## DATASET EXTRACT
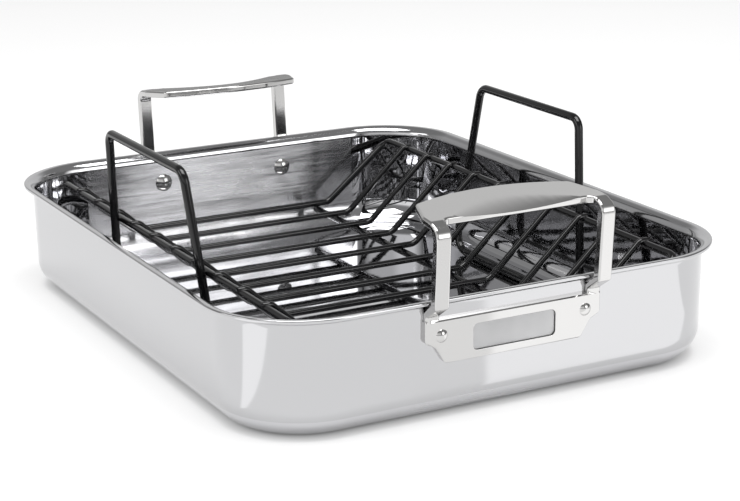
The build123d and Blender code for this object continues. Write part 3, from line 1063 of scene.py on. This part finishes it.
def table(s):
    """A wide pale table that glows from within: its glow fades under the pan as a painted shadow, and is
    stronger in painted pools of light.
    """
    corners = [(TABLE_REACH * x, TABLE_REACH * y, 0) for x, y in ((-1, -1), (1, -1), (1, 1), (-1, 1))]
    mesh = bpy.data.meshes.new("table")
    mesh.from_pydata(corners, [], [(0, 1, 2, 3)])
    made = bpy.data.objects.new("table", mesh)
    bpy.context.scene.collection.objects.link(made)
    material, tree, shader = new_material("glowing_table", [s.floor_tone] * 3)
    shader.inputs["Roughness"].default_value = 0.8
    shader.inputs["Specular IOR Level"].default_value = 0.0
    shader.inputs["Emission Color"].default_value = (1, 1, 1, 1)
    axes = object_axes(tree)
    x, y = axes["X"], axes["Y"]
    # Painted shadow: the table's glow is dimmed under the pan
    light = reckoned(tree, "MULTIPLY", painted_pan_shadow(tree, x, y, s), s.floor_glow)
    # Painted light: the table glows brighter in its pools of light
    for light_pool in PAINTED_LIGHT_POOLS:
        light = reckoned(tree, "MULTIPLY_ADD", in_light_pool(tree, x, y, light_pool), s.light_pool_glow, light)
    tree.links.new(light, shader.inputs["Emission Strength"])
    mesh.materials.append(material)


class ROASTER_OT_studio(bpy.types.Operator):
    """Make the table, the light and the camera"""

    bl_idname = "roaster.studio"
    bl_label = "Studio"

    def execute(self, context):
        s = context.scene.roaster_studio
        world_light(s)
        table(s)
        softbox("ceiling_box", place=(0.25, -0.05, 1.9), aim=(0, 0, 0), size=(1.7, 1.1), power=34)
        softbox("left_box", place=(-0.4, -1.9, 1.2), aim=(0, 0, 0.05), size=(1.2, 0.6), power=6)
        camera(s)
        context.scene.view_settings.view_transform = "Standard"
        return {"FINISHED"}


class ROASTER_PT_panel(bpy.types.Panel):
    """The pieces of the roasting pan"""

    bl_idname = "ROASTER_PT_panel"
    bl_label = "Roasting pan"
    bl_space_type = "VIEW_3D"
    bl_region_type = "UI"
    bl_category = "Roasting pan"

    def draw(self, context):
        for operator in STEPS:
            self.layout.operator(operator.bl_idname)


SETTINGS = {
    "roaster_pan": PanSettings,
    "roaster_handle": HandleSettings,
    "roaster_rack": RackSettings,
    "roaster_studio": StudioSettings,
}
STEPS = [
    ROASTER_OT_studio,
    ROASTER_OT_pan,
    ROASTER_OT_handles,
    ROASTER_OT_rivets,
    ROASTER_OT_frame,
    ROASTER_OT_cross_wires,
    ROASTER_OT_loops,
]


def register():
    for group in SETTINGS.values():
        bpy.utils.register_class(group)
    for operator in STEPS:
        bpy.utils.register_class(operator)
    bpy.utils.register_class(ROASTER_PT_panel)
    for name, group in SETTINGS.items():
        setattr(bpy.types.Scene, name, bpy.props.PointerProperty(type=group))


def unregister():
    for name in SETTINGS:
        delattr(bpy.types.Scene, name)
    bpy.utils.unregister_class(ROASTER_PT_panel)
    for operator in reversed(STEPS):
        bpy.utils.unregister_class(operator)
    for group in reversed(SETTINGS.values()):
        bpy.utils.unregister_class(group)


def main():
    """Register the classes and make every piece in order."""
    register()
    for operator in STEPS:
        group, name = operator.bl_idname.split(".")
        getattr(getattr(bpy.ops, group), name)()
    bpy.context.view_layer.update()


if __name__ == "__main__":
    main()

## EXERCISE
Reproduce all of the data exactly as given.

## RESPONSE BELOW
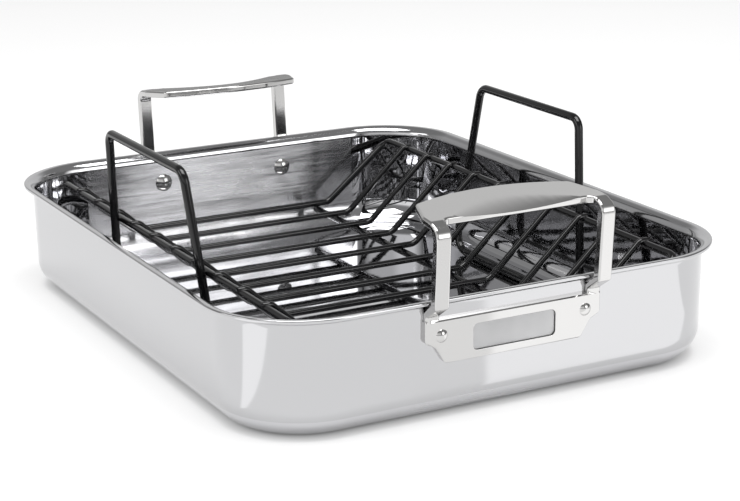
The build123d and Blender code for this object continues. Write part 3, from line 1063 of scene.py on. This part finishes it.
def table(s):
    """A wide pale table that glows from within: its glow fades under the pan as a painted shadow, and is
    stronger in painted pools of light.
    """
    corners = [(TABLE_REACH * x, TABLE_REACH * y, 0) for x, y in ((-1, -1), (1, -1), (1, 1), (-1, 1))]
    mesh = bpy.data.meshes.new("table")
    mesh.from_pydata(corners, [], [(0, 1, 2, 3)])
    made = bpy.data.objects.new("table", mesh)
    bpy.context.scene.collection.objects.link(made)
    material, tree, shader = new_material("glowing_table", [s.floor_tone] * 3)
    shader.inputs["Roughness"].default_value = 0.8
    shader.inputs["Specular IOR Level"].default_value = 0.0
    shader.inputs["Emission Color"].default_value = (1, 1, 1, 1)
    axes = object_axes(tree)
    x, y = axes["X"], axes["Y"]
    # Painted shadow: the table's glow is dimmed under the pan
    light = reckoned(tree, "MULTIPLY", painted_pan_shadow(tree, x, y, s), s.floor_glow)
    # Painted light: the table glows brighter in its pools of light
    for light_pool in PAINTED_LIGHT_POOLS:
        light = reckoned(tree, "MULTIPLY_ADD", in_light_pool(tree, x, y, light_pool), s.light_pool_glow, light)
    tree.links.new(light, shader.inputs["Emission Strength"])
    mesh.materials.append(material)


class ROASTER_OT_studio(bpy.types.Operator):
    """Make the table, the light and the camera"""

    bl_idname = "roaster.studio"
    bl_label = "Studio"

    def execute(self, context):
        s = context.scene.roaster_studio
        world_light(s)
        table(s)
        softbox("ceiling_box", place=(0.25, -0.05, 1.9), aim=(0, 0, 0), size=(1.7, 1.1), power=34)
        softbox("left_box", place=(-0.4, -1.9, 1.2), aim=(0, 0, 0.05), size=(1.2, 0.6), power=6)
        camera(s)
        context.scene.view_settings.view_transform = "Standard"
        return {"FINISHED"}


class ROASTER_PT_panel(bpy.types.Panel):
    """The pieces of the roasting pan"""

    bl_idname = "ROASTER_PT_panel"
    bl_label = "Roasting pan"
    bl_space_type = "VIEW_3D"
    bl_region_type = "UI"
    bl_category = "Roasting pan"

    def draw(self, context):
        for operator in STEPS:
            self.layout.operator(operator.bl_idname)


SETTINGS = {
    "roaster_pan": PanSettings,
    "roaster_handle": HandleSettings,
    "roaster_rack": RackSettings,
    "roaster_studio": StudioSettings,
}
STEPS = [
    ROASTER_OT_studio,
    ROASTER_OT_pan,
    ROASTER_OT_handles,
    ROASTER_OT_rivets,
    ROASTER_OT_frame,
    ROASTER_OT_cross_wires,
    ROASTER_OT_loops,
]


def register():
    for group in SETTINGS.values():
        bpy.utils.register_class(group)
    for operator in STEPS:
        bpy.utils.register_class(operator)
    bpy.utils.register_class(ROASTER_PT_panel)
    for name, group in SETTINGS.items():
        setattr(bpy.types.Scene, name, bpy.props.PointerProperty(type=group))


def unregister():
    for name in SETTINGS:
        delattr(bpy.types.Scene, name)
    bpy.utils.unregister_class(ROASTER_PT_panel)
    for operator in reversed(STEPS):
        bpy.utils.unregister_class(operator)
    for group in reversed(SETTINGS.values()):
        bpy.utils.unregister_class(group)


def main():
    """Register the classes and make every piece in order."""
    register()
    for operator in STEPS:
        group, name = operator.bl_idname.split(".")
        getattr(getattr(bpy.ops, group), name)()
    bpy.context.view_layer.update()


if __name__ == "__main__":
    main()